Stream encodings
The streams passed to Parser
are expected to be bytes
-oriented.
The decoding is performed according to the
XML specification, i.e. based on the
encoding
attribute of the XML declaration:
<?xml version='1.0' encoding='ISO-8859-1'?>
Note
The XML declaration is optional for UTF-8 and UTF-16 encodings.
Wrong encoding
Sometimes, the encoding of the stream to parse does not match the one specified in the XML declaration.
>>> @xml_handle_element("root")
... def handler(node):
... yield node.text
>>> stream_bytes = b"<root>\xe0\xe9\xef\xf4\xf9</root>" # ISO-8859-1
>>> Parser(stream_bytes).return_from(handler)
Traceback (most recent call last):
...
bigxml.exceptions.BigXmlError: Not well-formed (invalid token)...

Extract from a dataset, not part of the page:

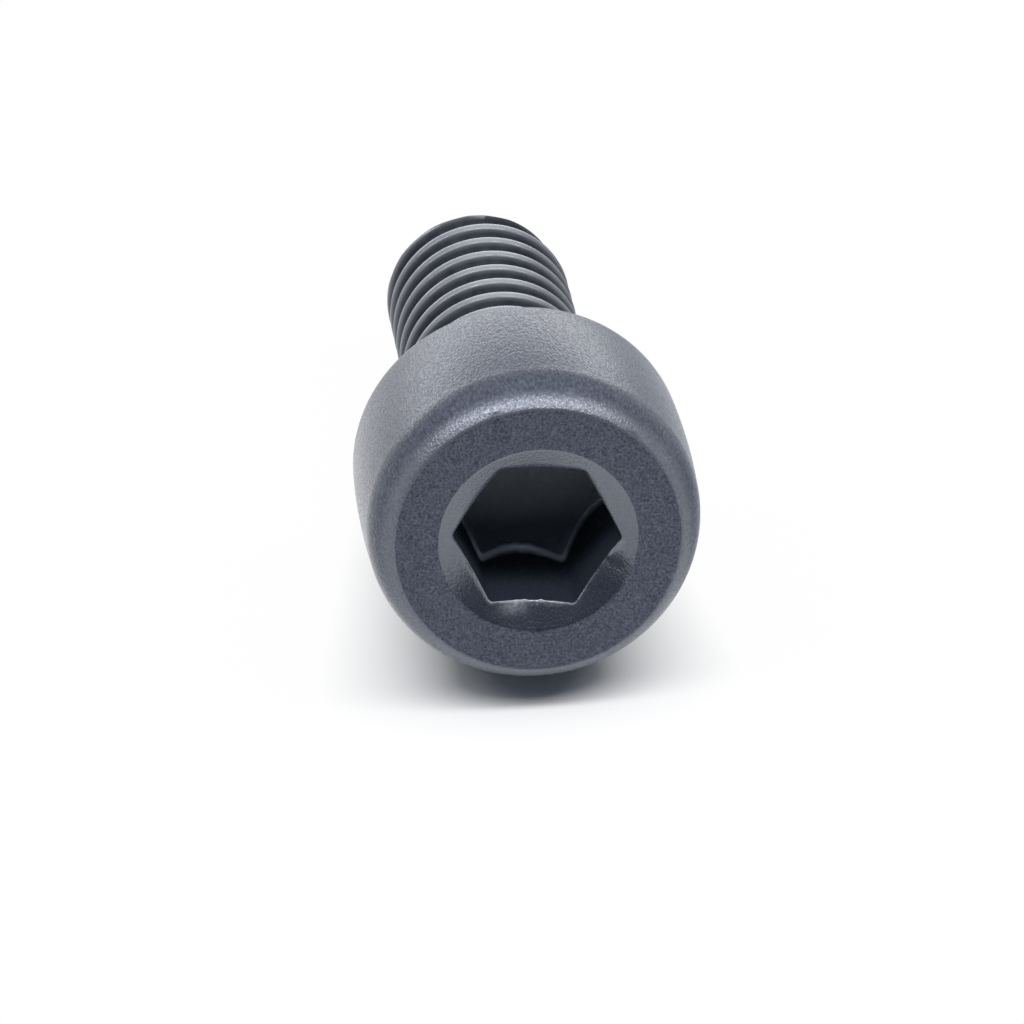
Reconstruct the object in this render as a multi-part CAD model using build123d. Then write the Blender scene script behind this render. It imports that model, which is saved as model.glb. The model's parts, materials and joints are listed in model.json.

If you know that there is no XML declaration, you can add one before the stream:
>>> Parser(
... "<?xml version='1.0' encoding='ISO-8859-1'?>".encode("ISO-8859-1"),
... stream_bytes,
... ).return_from(handler)
'àéïôù'
But if the XML declaration is already here, you will need to change the encoding of your
stream manually. For bytes
instances, decode then encode:
>>> stream_bytes_with_xml_declaration = (
... b"<?xml version='1.0' encoding='UTF-8'?>" # wrong encoding specified
... b"<root>\xe0\xe9\xef\xf4\xf9</root>" # ISO-8859-1
... )
>>> Parser(
... stream_bytes_with_xml_declaration.decode("ISO-8859-1").encode("UTF-8"),
... ).return_from(handler)
'àéïôù'
For file-like objects, use codecs.EncodedFile
:
>>> import io
>>> stream_file = io.BytesIO(stream_bytes_with_xml_declaration)
>>> import codecs
>>> Parser(
... codecs.EncodedFile(stream_file, "UTF-8", "ISO-8859-1"),
... ).return_from(handler)
'àéïôù'